En las últimas semanas se han producido algunos hechos en el Congreso Nacional que es necesario revisar, a la luz del funcionamiento de nuestras instituciones y la capacidad de estas para dar respuesta a las aspiraciones de los ciudadanos a los que están obligadas a responder.
El sistema electoral chileno y la manera en que funcionan las instituciones formales, consagrados en la constitución pinochetista hacen que la mayoría del país no se sienta representado en ellas. Solo que parece que nuestras autoridades, de todo tipo, parecen no darse cuenta del riesgo que significa la mantención de esa situación.
Solo en una semana, la Cámara de Diputados ha aprobado, exclusivamente por la vigencia del sistema binominal y la capacidad de cooptación, por razones siempre difíciles de explicar, tres iniciativas de alta controversia y de innegable daño para la mayoría del país.
Ley de Pesca, que entrega el recurso pesquero nacional a 7 familias millonarias, incluyendo los peces que están por nacer, con derechos indefinidos y heredables; un salario de hambre, de 193 mil pesos para los mas pobres y el rechazo por un artilugio que hace que los votos mayoritarios sean menos que la minoría, del Informe de una Comisión Investigadora que dijo lo que todo el país sabe y que la derecha niega por conveniencia mezquina: que la mayor parte del sistema de educación superior del país funciona sobre la base del lucro, prohibido en nuestra legislación.
En teoría, las instituciones funcionan sobre la base que ellas constituyen la manera en que la sociedad se ha puesto de acuerdo para solucionar sus controversias, de manera ordenada y pacífica y, por tanto, su legitimidad surge de este “acuerdo social de voluntades colectivas”
Ello es lo que parece definitivamente roto en nuestro esquema institucional.
Mas allá de cualquier consideración, resulta evidente que la mayoría del país no siente que, en el marco del funcionamiento de las instituciones del Estado, se resuelvan, de manera justa, sus demandas y aspiraciones.
Esto afecta a todas las instituciones y se expresa, con mayor fuerza, en la visión que se tiene del parlamento, tal vez por la idea cierta que es allí donde se debiera manifestar de mejor modo la opinión colectiva, a través de los que “parlamentan en representación de todos”
El tema de fondo es que ello no es posible de mantener en el largo plazo y, parece que los ciudadanos ya no están dispuestos a soportarlo.
La pregunta es, ¿qué viene después de la renuncia de los ciudadanos, a creer en las instituciones, frustrados por la falta de respuesta de ellas?
La respuesta es simple e histórica.

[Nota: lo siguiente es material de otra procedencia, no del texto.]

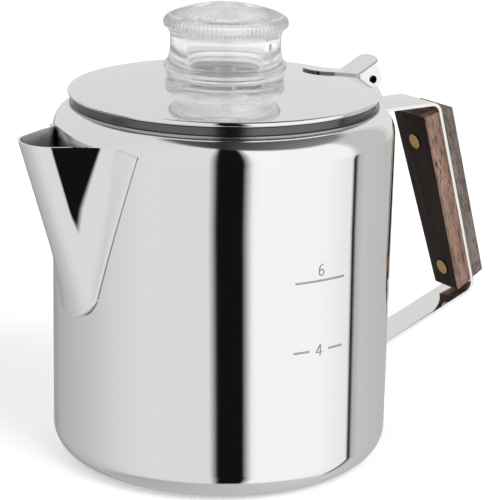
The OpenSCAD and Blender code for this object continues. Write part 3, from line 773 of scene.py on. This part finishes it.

Lo que queda a la orden del día es la calle.
Allí se expresan hoy los mapuches; los estudiantes, los habitantes de Freirina, Aysén o Calama; las minorías sexuales y los pescadores esquilmados; las nanas que demoran horas para llegar a sus lugares de trabajo y los trabajadores empobrecidos.
También los deudores del sistema financiero, que pagan tasas de usura o los clientes del retail, a los cuales los llevan a un negocio crediticio, donde lo útil es que “no paguen”, para cobrar intereses, multas y gastos de cobranza que superan, a veces cientos de veces el valor de lo adeudado.
Y entonces las instituciones ya no tienen respuesta y, aunque la calle tampoco, esa pasa a ser la nueva ágora de los desencantados.
¿Tiene efecto que la mayoría de los ciudadanos hayan perdido la fe en las instituciones? Sí, la tiene.
Cuando la economía crece a un ritmo más de tres veces superior a lo que disminuye la pobreza y el abuso parece ser el motor de ese crecimiento, ciudadanos desencantados pueden ser llevados a experiencias límites.
Así lo muestra la historia muchas veces. Y en todas ellas, los representantes de las instituciones formales parece n ser los últimos en darse cuenta.